Repeat exactly the lines between and including those that contain "The three.js and" and "v in camera.location])". Output no other line.

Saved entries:

┄┄┄┄┄┄┄┄┄┄

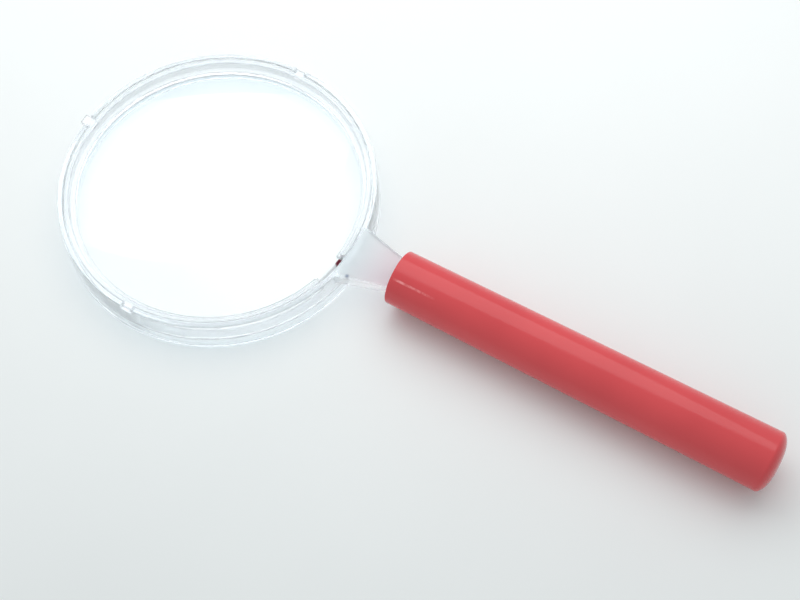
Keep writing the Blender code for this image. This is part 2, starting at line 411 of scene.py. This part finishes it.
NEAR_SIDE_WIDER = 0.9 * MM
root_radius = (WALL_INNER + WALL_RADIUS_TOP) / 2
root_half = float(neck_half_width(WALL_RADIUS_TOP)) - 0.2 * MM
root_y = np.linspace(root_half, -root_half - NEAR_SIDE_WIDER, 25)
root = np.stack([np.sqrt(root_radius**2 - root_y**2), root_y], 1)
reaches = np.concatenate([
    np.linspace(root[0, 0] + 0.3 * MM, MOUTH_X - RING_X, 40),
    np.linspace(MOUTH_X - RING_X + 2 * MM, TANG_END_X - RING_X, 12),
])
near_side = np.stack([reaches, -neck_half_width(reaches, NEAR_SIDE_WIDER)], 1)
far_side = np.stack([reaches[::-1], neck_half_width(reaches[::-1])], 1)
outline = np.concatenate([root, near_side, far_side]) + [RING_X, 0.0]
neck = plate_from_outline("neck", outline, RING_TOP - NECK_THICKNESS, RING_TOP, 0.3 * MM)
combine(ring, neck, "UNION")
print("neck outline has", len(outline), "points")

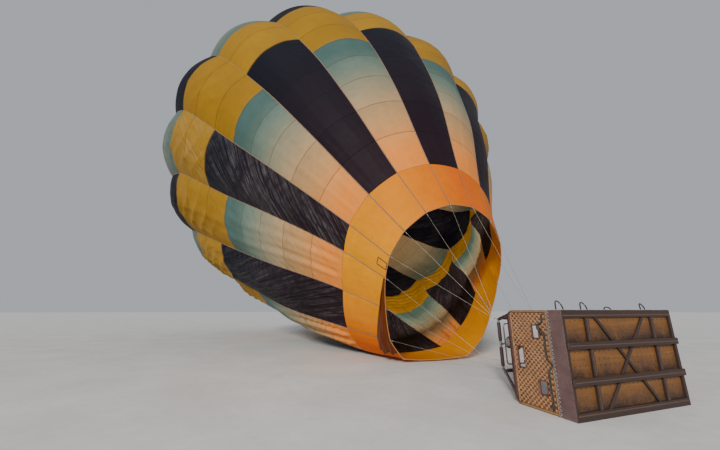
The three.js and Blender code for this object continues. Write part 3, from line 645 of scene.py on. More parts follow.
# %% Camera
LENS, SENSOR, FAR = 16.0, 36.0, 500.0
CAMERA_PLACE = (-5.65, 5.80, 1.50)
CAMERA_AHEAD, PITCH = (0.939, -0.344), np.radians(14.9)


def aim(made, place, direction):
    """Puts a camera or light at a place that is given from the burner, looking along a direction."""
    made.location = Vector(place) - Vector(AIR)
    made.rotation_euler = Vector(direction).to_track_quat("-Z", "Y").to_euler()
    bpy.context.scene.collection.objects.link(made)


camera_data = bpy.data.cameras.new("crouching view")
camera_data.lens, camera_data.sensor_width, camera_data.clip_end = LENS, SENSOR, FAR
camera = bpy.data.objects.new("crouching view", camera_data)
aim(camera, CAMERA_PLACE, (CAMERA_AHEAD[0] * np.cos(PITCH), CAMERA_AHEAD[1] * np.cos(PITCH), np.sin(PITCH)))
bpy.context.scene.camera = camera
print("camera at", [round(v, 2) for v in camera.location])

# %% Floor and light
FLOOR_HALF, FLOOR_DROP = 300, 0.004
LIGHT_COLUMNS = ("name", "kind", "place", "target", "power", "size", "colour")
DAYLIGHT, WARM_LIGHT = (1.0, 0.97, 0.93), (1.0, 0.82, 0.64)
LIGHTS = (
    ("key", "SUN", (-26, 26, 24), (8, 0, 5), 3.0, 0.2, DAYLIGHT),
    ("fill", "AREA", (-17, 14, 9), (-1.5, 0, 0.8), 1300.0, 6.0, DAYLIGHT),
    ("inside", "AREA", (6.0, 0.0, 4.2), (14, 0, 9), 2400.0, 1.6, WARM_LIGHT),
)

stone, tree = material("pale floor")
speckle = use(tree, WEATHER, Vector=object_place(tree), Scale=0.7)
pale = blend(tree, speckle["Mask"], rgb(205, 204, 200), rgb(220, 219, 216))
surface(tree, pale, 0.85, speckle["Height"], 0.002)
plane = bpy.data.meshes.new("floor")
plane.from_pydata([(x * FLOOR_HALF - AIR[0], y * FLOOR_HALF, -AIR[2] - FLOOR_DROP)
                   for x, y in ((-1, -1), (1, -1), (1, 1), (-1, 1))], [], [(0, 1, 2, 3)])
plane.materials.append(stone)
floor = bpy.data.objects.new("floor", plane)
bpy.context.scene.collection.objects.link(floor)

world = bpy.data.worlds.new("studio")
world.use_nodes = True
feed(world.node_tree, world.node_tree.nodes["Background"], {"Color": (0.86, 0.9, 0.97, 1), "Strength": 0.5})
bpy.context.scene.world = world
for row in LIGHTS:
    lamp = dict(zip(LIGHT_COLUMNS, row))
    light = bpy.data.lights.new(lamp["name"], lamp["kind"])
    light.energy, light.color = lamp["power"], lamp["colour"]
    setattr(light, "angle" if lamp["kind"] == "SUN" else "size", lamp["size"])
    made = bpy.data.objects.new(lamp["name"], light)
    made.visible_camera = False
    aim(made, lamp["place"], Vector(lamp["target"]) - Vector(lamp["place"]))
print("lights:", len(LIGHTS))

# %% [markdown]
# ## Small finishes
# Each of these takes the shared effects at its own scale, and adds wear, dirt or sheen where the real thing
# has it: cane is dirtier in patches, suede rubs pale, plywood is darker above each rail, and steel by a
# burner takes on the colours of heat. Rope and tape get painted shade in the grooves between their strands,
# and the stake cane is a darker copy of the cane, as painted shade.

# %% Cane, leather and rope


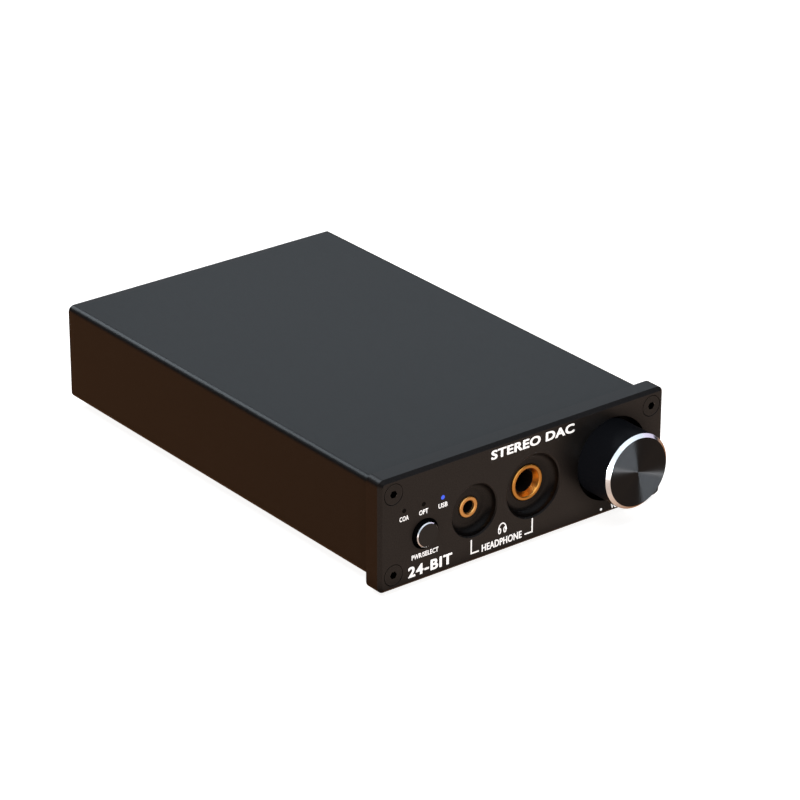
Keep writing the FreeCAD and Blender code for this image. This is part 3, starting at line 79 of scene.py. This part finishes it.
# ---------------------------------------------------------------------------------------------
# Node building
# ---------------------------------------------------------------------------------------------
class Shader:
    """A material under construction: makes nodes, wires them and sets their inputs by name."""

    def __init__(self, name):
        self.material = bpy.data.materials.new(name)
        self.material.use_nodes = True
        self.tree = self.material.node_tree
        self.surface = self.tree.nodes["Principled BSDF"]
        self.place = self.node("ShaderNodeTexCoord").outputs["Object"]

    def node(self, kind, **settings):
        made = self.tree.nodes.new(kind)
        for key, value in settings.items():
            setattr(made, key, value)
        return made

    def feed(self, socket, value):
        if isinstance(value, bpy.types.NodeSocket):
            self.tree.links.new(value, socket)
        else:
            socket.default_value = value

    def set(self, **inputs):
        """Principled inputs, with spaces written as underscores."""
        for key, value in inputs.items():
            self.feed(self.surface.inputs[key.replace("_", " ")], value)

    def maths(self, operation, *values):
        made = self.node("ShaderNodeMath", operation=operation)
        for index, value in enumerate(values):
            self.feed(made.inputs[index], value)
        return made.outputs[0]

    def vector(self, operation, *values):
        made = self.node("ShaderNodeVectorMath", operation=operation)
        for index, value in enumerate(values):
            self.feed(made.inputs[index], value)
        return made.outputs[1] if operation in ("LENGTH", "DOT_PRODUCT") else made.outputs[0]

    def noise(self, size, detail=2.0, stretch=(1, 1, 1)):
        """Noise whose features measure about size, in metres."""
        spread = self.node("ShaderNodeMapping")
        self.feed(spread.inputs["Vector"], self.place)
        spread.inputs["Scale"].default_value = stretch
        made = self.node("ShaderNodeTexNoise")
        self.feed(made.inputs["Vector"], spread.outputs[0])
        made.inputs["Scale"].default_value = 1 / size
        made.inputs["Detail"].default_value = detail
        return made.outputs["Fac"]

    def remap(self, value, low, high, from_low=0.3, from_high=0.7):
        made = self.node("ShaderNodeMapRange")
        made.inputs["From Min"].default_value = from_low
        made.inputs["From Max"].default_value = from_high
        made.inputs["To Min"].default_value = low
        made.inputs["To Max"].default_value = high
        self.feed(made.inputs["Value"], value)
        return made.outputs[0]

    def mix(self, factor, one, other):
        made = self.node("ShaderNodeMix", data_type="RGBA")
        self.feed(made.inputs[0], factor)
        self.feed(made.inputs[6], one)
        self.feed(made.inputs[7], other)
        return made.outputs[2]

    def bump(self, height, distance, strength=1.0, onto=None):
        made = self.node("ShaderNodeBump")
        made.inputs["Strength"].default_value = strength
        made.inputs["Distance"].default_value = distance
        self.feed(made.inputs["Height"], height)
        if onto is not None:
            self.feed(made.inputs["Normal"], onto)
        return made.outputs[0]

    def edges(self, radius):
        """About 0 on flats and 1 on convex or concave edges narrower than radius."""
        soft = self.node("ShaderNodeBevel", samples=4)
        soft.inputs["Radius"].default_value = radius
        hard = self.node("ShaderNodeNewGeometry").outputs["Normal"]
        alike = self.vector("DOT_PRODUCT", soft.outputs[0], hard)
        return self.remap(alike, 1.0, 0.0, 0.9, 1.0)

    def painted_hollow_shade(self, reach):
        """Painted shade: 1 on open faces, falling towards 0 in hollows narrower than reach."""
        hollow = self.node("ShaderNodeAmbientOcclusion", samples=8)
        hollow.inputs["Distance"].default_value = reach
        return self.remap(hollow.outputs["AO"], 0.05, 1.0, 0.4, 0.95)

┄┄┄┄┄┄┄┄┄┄

Exercise result —
The three.js and Blender code for this object continues. Write part 3, from line 645 of scene.py on. More parts follow.
# %% Camera
LENS, SENSOR, FAR = 16.0, 36.0, 500.0
CAMERA_PLACE = (-5.65, 5.80, 1.50)
CAMERA_AHEAD, PITCH = (0.939, -0.344), np.radians(14.9)


def aim(made, place, direction):
    """Puts a camera or light at a place that is given from the burner, looking along a direction."""
    made.location = Vector(place) - Vector(AIR)
    made.rotation_euler = Vector(direction).to_track_quat("-Z", "Y").to_euler()
    bpy.context.scene.collection.objects.link(made)


camera_data = bpy.data.cameras.new("crouching view")
camera_data.lens, camera_data.sensor_width, camera_data.clip_end = LENS, SENSOR, FAR
camera = bpy.data.objects.new("crouching view", camera_data)
aim(camera, CAMERA_PLACE, (CAMERA_AHEAD[0] * np.cos(PITCH), CAMERA_AHEAD[1] * np.cos(PITCH), np.sin(PITCH)))
bpy.context.scene.camera = camera
print("camera at", [round(v, 2) for v in camera.location])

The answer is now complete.